● **Challenge**
Below are some entries. Output each one exactly as it appears.

● **Materials provided**
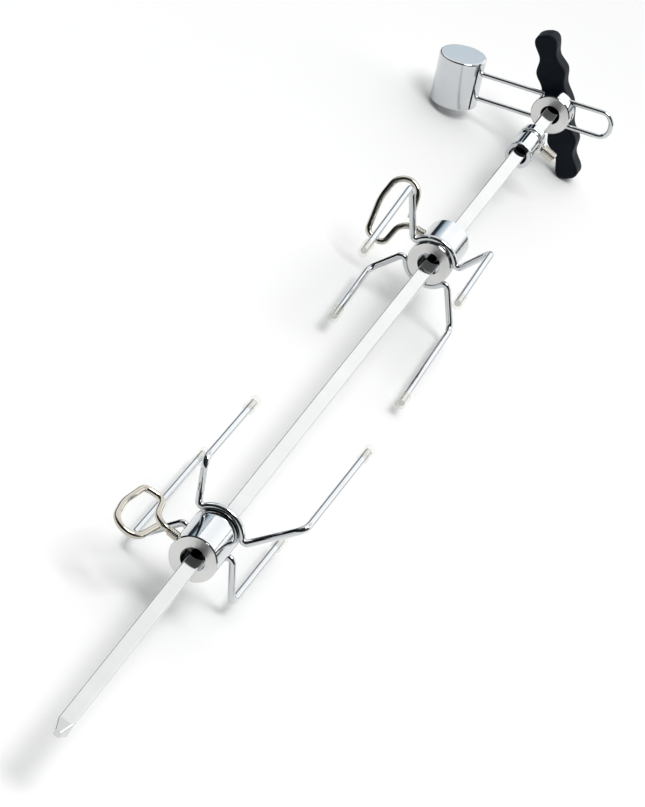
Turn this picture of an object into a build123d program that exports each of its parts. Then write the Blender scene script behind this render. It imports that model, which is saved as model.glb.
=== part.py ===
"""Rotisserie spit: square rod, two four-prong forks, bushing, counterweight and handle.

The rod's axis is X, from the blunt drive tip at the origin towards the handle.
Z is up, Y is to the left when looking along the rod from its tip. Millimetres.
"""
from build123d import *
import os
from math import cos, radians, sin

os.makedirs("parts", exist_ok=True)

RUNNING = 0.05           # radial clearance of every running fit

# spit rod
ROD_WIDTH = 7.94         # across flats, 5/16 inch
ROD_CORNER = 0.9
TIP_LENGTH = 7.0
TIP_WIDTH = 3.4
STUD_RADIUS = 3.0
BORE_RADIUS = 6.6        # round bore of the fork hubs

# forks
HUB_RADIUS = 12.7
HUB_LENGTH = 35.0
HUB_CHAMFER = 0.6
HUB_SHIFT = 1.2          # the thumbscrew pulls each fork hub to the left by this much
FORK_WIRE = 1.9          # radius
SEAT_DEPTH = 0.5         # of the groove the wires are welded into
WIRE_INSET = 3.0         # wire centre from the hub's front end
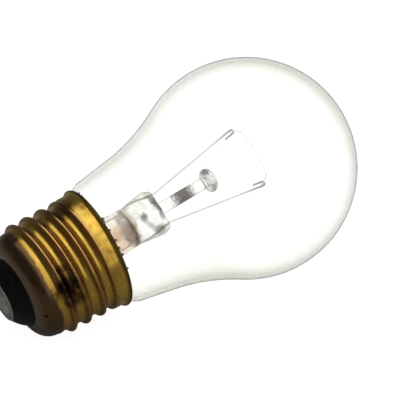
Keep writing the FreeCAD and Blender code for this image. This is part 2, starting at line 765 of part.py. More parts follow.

● **The solution**
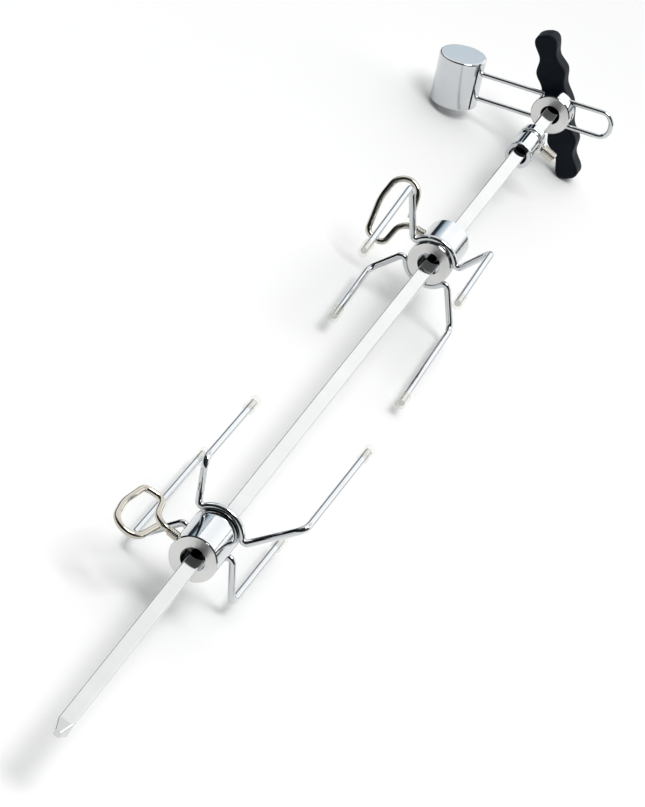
Turn this picture of an object into a build123d program that exports each of its parts. Then write the Blender scene script behind this render. It imports that model, which is saved as model.glb.
=== part.py ===
"""Rotisserie spit: square rod, two four-prong forks, bushing, counterweight and handle.

The rod's axis is X, from the blunt drive tip at the origin towards the handle.
Z is up, Y is to the left when looking along the rod from its tip. Millimetres.
"""
from build123d import *
import os
from math import cos, radians, sin

os.makedirs("parts", exist_ok=True)

RUNNING = 0.05           # radial clearance of every running fit

# spit rod
ROD_WIDTH = 7.94         # across flats, 5/16 inch
ROD_CORNER = 0.9
TIP_LENGTH = 7.0
TIP_WIDTH = 3.4
STUD_RADIUS = 3.0
BORE_RADIUS = 6.6        # round bore of the fork hubs

# forks
HUB_RADIUS = 12.7
HUB_LENGTH = 35.0
HUB_CHAMFER = 0.6
HUB_SHIFT = 1.2          # the thumbscrew pulls each fork hub to the left by this much
FORK_WIRE = 1.9          # radius
SEAT_DEPTH = 0.5         # of the groove the wires are welded into
WIRE_INSET = 3.0         # wire centre from the hub's front end
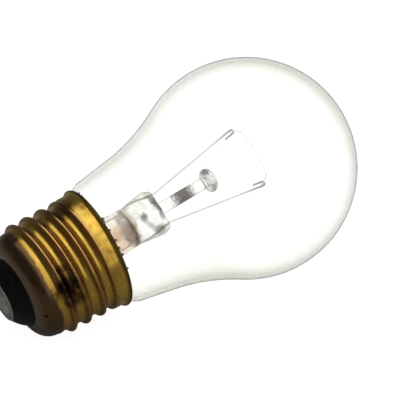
Keep writing the FreeCAD and Blender code for this image. This is part 2, starting at line 765 of part.py. More parts follow.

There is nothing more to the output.